>> Begin Data provided

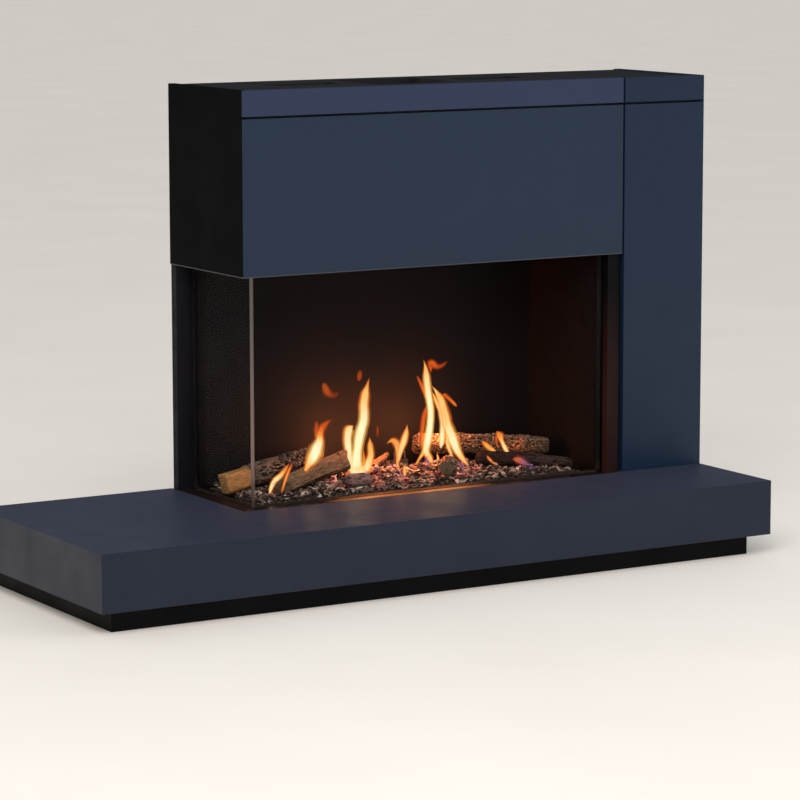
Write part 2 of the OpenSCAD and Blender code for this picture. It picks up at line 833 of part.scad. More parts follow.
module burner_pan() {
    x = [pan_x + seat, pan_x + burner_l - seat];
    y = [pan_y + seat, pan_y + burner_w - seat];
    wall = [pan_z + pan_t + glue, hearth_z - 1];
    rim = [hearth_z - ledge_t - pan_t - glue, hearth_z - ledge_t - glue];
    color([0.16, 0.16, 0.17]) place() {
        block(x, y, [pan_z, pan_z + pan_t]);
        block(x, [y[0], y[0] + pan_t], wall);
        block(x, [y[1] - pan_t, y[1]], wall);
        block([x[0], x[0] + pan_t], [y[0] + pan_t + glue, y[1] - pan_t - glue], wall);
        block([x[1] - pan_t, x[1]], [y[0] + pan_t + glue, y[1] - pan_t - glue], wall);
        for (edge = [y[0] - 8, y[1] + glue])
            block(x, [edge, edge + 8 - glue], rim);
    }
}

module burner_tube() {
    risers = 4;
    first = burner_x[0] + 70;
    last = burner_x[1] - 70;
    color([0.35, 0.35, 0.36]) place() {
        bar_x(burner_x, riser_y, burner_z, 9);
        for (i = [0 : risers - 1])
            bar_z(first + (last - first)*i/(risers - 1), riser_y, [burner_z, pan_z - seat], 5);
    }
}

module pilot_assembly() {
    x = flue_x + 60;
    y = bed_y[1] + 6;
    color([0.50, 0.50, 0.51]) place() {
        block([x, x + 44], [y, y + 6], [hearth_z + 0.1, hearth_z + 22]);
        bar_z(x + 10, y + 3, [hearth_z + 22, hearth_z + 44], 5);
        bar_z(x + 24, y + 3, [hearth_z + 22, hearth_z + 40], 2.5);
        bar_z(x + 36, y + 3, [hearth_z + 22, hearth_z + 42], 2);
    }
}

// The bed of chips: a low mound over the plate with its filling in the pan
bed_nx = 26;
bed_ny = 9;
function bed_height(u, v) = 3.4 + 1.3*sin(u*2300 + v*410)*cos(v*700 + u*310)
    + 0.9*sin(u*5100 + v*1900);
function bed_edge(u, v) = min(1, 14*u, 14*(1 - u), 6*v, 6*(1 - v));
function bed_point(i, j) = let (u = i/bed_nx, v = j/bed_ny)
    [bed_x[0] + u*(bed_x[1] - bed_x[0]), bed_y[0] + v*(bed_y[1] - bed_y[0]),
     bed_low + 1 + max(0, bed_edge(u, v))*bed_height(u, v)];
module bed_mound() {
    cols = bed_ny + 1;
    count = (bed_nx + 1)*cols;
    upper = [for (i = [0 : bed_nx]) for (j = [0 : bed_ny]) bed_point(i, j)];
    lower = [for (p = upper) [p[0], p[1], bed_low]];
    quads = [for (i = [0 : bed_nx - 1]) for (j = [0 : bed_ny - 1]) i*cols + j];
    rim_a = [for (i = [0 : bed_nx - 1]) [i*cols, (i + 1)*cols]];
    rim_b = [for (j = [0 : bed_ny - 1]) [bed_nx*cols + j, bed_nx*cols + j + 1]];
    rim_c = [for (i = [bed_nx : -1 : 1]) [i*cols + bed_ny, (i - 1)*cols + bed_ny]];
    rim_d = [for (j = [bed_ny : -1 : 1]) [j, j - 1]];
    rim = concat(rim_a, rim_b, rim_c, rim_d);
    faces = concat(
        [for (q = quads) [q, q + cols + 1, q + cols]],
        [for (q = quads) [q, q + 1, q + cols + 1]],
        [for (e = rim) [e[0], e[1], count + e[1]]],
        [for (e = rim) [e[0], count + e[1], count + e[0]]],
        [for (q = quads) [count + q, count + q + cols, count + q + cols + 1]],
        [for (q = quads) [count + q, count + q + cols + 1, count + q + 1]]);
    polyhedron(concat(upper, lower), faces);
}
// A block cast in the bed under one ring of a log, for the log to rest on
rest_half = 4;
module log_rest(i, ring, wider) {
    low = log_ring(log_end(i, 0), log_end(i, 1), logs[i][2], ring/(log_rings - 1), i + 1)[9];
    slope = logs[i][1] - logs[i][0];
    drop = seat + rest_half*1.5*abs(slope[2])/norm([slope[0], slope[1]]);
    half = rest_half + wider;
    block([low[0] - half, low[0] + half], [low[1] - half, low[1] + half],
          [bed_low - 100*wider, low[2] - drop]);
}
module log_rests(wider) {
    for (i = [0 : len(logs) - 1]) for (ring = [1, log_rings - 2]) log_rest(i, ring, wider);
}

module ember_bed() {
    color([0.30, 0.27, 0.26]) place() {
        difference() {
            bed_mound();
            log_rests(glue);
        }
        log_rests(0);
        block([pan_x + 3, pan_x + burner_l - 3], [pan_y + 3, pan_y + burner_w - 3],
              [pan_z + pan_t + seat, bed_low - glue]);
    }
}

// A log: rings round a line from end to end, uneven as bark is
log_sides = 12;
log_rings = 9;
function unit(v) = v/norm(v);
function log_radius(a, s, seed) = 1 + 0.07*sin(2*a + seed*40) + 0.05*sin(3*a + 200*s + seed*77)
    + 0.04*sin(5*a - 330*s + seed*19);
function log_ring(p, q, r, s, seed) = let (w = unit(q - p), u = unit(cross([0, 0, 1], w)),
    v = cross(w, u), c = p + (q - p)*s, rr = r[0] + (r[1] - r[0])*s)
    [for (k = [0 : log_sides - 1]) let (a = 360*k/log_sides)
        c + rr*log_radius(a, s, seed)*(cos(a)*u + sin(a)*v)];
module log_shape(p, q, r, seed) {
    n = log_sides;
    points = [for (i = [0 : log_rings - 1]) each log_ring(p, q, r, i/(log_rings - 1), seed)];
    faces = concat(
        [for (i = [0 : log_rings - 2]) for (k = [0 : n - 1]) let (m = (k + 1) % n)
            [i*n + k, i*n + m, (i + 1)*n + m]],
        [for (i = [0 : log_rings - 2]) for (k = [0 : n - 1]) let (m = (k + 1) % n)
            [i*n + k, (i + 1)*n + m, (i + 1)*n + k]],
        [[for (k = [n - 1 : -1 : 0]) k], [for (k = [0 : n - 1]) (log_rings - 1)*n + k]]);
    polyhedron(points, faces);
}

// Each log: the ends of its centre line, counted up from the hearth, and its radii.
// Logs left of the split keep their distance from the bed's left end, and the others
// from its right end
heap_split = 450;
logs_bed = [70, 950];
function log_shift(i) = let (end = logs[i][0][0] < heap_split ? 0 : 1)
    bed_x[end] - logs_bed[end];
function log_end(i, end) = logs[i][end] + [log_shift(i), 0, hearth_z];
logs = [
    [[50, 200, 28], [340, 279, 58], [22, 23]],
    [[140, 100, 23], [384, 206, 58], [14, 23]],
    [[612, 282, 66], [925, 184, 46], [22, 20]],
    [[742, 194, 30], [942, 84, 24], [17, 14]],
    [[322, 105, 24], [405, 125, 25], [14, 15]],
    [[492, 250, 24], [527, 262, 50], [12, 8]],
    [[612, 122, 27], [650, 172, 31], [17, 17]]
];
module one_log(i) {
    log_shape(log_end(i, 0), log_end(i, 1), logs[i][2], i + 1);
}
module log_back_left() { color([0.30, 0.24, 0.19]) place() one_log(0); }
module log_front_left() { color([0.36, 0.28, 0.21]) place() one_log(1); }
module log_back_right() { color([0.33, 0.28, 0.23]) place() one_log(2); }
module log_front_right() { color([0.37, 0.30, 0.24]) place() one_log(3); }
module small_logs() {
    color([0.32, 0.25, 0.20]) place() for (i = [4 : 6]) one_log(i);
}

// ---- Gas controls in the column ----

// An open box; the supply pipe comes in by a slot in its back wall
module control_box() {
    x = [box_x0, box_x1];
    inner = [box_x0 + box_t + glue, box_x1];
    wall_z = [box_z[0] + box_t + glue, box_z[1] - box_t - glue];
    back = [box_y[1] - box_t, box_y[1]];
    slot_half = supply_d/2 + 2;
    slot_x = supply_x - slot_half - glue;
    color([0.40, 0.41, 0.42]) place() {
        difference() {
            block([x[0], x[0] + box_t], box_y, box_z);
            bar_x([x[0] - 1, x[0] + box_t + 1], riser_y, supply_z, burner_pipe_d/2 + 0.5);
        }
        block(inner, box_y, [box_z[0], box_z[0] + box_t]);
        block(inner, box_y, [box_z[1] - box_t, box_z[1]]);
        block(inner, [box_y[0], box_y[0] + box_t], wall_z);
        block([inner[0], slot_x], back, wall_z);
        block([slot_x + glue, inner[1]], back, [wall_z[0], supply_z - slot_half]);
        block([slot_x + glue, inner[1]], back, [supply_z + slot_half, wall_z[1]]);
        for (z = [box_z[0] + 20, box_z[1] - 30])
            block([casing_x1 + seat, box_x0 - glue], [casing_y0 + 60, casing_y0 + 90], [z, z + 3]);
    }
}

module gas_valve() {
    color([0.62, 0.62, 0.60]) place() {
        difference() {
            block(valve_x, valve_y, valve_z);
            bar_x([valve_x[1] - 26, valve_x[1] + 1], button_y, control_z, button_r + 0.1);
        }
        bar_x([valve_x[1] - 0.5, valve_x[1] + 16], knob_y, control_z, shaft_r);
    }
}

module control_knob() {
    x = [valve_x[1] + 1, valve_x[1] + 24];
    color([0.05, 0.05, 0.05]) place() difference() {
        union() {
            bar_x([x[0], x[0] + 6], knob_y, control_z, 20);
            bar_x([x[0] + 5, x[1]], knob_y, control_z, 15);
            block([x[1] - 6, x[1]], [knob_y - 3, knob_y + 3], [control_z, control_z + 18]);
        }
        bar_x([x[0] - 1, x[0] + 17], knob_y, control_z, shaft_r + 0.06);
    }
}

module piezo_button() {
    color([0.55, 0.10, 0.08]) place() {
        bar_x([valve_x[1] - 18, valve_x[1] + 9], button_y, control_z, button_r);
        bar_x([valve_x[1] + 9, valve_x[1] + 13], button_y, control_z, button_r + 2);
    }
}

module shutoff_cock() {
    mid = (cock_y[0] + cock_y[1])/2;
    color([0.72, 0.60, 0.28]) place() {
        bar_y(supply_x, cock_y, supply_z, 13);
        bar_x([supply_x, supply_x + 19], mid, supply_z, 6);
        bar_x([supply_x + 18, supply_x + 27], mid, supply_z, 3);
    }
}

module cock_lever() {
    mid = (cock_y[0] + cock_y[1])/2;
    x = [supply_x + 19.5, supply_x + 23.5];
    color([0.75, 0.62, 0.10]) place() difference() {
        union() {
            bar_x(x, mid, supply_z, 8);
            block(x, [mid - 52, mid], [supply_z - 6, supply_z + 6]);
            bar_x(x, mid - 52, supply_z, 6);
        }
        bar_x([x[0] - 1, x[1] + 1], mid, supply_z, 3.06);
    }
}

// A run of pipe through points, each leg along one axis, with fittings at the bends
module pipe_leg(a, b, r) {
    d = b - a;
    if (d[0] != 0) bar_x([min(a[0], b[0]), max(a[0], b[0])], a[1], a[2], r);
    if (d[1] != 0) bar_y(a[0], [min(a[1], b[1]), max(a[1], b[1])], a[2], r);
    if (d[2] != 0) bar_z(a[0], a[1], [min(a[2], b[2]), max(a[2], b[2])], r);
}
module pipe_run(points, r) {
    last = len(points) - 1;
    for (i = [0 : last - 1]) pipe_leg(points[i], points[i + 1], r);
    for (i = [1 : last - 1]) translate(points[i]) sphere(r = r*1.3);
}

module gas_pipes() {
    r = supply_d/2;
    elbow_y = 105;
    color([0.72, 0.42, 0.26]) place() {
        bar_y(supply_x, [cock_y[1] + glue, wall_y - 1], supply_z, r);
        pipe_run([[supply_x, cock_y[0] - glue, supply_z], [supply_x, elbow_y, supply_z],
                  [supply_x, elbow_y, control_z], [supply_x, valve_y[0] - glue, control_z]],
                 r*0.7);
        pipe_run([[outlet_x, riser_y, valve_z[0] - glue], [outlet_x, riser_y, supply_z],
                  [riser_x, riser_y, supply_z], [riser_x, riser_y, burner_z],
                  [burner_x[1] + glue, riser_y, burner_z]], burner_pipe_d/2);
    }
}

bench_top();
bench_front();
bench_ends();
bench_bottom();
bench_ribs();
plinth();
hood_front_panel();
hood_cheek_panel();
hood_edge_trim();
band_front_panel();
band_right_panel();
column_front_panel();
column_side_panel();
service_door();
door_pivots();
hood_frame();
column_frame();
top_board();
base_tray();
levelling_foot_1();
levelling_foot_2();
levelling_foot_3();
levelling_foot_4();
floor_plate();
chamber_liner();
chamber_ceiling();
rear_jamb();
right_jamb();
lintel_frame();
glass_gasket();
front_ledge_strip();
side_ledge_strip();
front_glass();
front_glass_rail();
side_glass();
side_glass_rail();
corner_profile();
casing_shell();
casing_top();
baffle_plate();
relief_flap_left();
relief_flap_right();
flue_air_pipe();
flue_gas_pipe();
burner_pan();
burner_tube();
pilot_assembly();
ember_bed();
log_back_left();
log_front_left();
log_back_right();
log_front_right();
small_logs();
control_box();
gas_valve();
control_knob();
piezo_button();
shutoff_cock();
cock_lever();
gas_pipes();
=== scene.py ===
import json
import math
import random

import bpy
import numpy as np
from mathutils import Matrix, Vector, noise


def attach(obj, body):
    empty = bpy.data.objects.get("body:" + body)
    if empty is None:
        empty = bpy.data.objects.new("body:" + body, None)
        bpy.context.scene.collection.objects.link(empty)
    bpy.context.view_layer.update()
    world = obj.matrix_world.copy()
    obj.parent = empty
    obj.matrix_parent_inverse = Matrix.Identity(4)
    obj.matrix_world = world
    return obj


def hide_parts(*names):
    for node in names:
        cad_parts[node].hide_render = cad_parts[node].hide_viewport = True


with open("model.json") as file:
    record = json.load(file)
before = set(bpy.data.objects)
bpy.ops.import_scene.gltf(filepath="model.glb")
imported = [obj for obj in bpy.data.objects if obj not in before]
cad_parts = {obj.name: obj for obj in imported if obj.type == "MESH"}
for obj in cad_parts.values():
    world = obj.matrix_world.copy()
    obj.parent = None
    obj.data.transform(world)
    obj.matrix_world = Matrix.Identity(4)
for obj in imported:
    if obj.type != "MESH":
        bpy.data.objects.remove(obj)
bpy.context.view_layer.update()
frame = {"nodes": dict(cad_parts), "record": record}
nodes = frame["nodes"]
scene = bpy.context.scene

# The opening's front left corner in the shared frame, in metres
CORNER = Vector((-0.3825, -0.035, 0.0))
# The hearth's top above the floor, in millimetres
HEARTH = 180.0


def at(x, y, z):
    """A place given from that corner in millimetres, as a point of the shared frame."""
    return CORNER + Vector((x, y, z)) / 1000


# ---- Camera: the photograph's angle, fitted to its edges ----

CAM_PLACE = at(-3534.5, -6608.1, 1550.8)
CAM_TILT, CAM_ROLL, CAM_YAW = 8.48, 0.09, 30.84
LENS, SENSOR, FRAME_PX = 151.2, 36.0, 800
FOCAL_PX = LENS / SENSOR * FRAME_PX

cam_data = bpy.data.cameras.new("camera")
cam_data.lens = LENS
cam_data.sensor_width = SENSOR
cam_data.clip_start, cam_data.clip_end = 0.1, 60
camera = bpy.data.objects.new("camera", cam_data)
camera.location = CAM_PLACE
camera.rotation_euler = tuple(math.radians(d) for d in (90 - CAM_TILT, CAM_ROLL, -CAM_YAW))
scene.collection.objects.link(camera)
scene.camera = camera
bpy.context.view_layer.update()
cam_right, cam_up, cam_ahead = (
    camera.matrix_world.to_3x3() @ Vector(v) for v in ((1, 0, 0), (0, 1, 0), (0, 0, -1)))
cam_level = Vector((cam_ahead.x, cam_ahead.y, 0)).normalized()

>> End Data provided

## [Problem to solve]
Start with the line that holds "casing_top();" and finish with the line that holds "obj.parent = empty". Transcribe each line in between exactly, and those two as well.

## [Exercise response]
casing_top();
baffle_plate();
relief_flap_left();
relief_flap_right();
flue_air_pipe();
flue_gas_pipe();
burner_pan();
burner_tube();
pilot_assembly();
ember_bed();
log_back_left();
log_front_left();
log_back_right();
log_front_right();
small_logs();
control_box();
gas_valve();
control_knob();
piezo_button();
shutoff_cock();
cock_lever();
gas_pipes();
=== scene.py ===
import json
import math
import random

import bpy
import numpy as np
from mathutils import Matrix, Vector, noise


def attach(obj, body):
    empty = bpy.data.objects.get("body:" + body)
    if empty is None:
        empty = bpy.data.objects.new("body:" + body, None)
        bpy.context.scene.collection.objects.link(empty)
    bpy.context.view_layer.update()
    world = obj.matrix_world.copy()
    obj.parent = empty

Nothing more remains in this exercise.